To make the most of your time, we recommend visiting the Vatican Museums first. Displaying the immense collections built up by Popes throughout the centuries, the Museums originated from the sculpture collection of Julius II in the 16th century. As with the Colosseum, buy your tickets online to avoid waiting in line.
Most notable is the unparalleled Sistine Chapel. As the site of the Papal conclave, you will notice breathtaking frescos painted throughout history. And if that isn’t enough to satiate your hunger for rich culture and art, walk over to St. Peter’s Basilica for another magnificent view of Rome. An Italian church, the Basilica is considered one of the most renowned works of Renaissance architecture and is one of the largest churches in the world.
Vatican from above: St. Peter´s Basilica
An aerial view of the Vatican
The creation of Adam on the Sistine Chapel´s ceiling (Michelangelo)

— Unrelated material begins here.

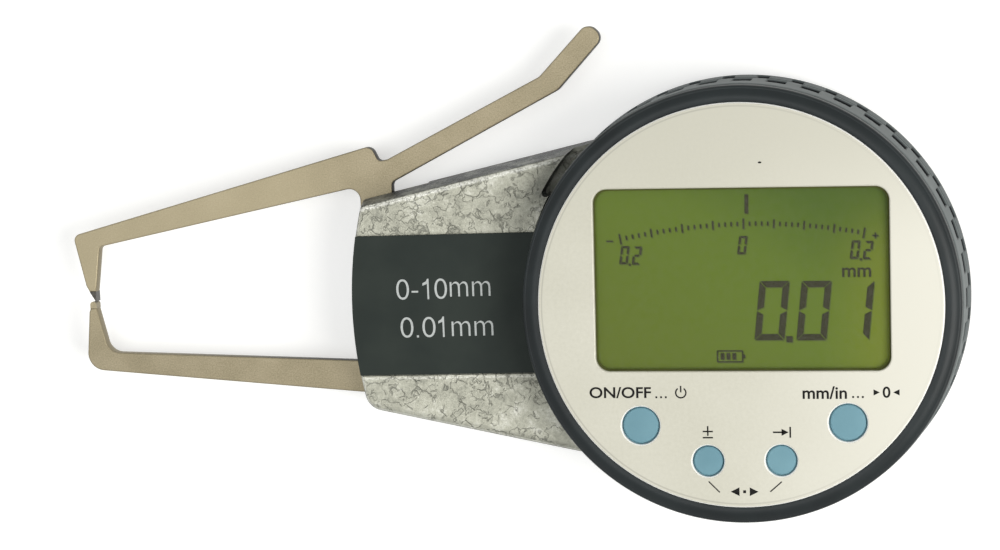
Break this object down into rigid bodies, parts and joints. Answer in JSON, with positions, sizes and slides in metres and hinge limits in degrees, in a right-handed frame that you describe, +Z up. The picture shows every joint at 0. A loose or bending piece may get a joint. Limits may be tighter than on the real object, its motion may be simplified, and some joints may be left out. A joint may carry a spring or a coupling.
{
  "type": "digital outside caliper gauge",
  "caption": "Pivoting-arm outside caliper gauge: two slim jaws, wedge-shaped body, swivelling round display head with keys, and a finger lever that opens the jaws.",
  "frame": {"origin": "on the rest plane, under the centre of the round display head", "axes": "+X from the jaws to the head, +Y to the finger lever's side, +Z up out of the display"},
  "size_m": [0.1287, 0.0693, 0.02],
  "materials": {
    "cast_metal": "silver-grey hammered paint",
    "dark_plastic": "satin dark grey moulding",
    "label": "printed film on a thin plate",
    "nickel": "satin nickel plate",
    "hard_metal": "ground carbide",
    "brass": "machined",
    "steel": "bright",
    "washer": "acetal",
    "board": "glass-epoxy board",
    "silver_face": "matt silver",
    "clear": "clear",
    "lcd": "reflective liquid crystal",
    "frame_plastic": "white moulding",
    "rubber": "silicone",
    "keys": "light blue"
  },
  "bodies": {
    "housing": {"front_casting": "cast_metal", "rear_shell": "cast_metal", "base_ring": "dark_plastic", "label_plate": "label", "fixed_arm": "nickel", "lower_anvil": "hard_metal", "rear_pivot_bush": "brass", "front_pivot_bush": "brass", "closing_spring": "steel", "opening_stop_pin": "steel", "arm_clamp_screws": "steel", "body_screws": "steel", "lower_shaft_bush": "brass", "upper_shaft_bush": "brass", "encoder_stator": "board", "stator_screws": "steel", "friction_washer": "washer", "retaining_clip": "steel", "swivel_stop_pin": "steel"},
    "measuring_arm": {"moving_arm": "nickel", "upper_anvil": "hard_metal", "gear_sector": "brass", "sector_rivets": "steel", "pivot_pin": "steel", "spring_pin": "steel"},
    "encoder": {"encoder_shaft": "steel", "pinion": "brass", "encoder_rotor": "board"},
    "display": {"display_housing": "dark_plastic", "bezel_ring": "dark_plastic", "face_plate": "silver_face", "lcd_window": "clear", "lcd_panel": "lcd", "lcd_frame": "frame_plastic", "contact_strips": "rubber", "main_board": "board", "board_screws": "steel", "keypad_mat": "rubber", "battery_contact": "steel", "data_socket": "dark_plastic", "data_port_plug": "dark_plastic"},
    "on_off_key": {"on_off_button": "keys"},
    "unit_key": {"unit_button": "keys"},
    "tolerance_key": {"tolerance_button": "keys"},
    "data_key": {"data_button": "keys"},
    "drawer": {"battery_drawer": "dark_plastic", "coin_cell": "steel"}
  },
  "joints": [
    {"name": "measuring_arm_pivot", "type": "hinge", "parent": "housing", "child": "measuring_arm", "pos_m": [-0.046, 0, 0.0056], "axis": [0, 0, -1], "range_deg": [0, 11.8], "stiffness_Nm_per_rad": 0.1, "springref_deg": -28.65, "deforming": ["closing_spring"]},
    {"name": "encoder_spin", "type": "hinge", "parent": "housing", "child": "encoder", "pos_m": [0, 0, 0.004], "axis": [0, 0, 1], "range_deg": [0, 160]},
    {"name": "display_swivel", "type": "hinge", "parent": "housing", "child": "display", "pos_m": [0, 0, 0.009], "axis": [0, 0, 1], "range_deg": [-130, 130]},
    {"name": "on_off_press", "type": "slide", "parent": "display", "child": "on_off_key", "axis": [0, 0, -1], "range_m": [0, 0.0004], "stiffness_N_per_m": 800, "springref_m": -0.0005},
    {"name": "unit_press", "type": "slide", "parent": "display", "child": "unit_key", "axis": [0, 0, -1], "range_m": [0, 0.0004], "stiffness_N_per_m": 800, "springref_m": -0.0005},
    {"name": "tolerance_press", "type": "slide", "parent": "display", "child": "tolerance_key", "axis": [0, 0, -1], "range_m": [0, 0.0004], "stiffness_N_per_m": 800, "springref_m": -0.0005},
    {"name": "data_press", "type": "slide", "parent": "display", "child": "data_key", "axis": [0, 0, -1], "range_m": [0, 0.0004], "stiffness_N_per_m": 800, "springref_m": -0.0005},
    {"name": "battery_drawer_slide", "type": "slide", "parent": "display", "child": "drawer", "axis": [-0.014, -0.9999, 0], "range_m": [0, 0.022]}
  ],
  "couplings": [
    {"joint": "encoder_spin", "follows": "measuring_arm_pivot", "ratio": 13.375}
  ]
}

- Night Stroll Through Trastevere
To finish off your day in Rome, you must visit Trastevere for dinner and a nightly stroll. Crossing the Tiber River, you will be charmed by this medieval district that runs at a much slower pace than the tourist-packed highlights of Rome. Known for its captivating personality, you will thoroughly enjoy Trastevere’s pizza, craft beer and wine. It is honestly the best way to discover Rome’s hidden treasures and history.
At the end of the day, you will sleep soundly knowing you have seen the very best of Rome.
Although seeing Rome in one day can be challenging, it’s not impossible. Just follow these tips and you will have no problem crossing off everything on your must-see list. Don’t worry! If you tossed a coin in the Trevi Fountain, you are sure to come back! See you later, gladiator!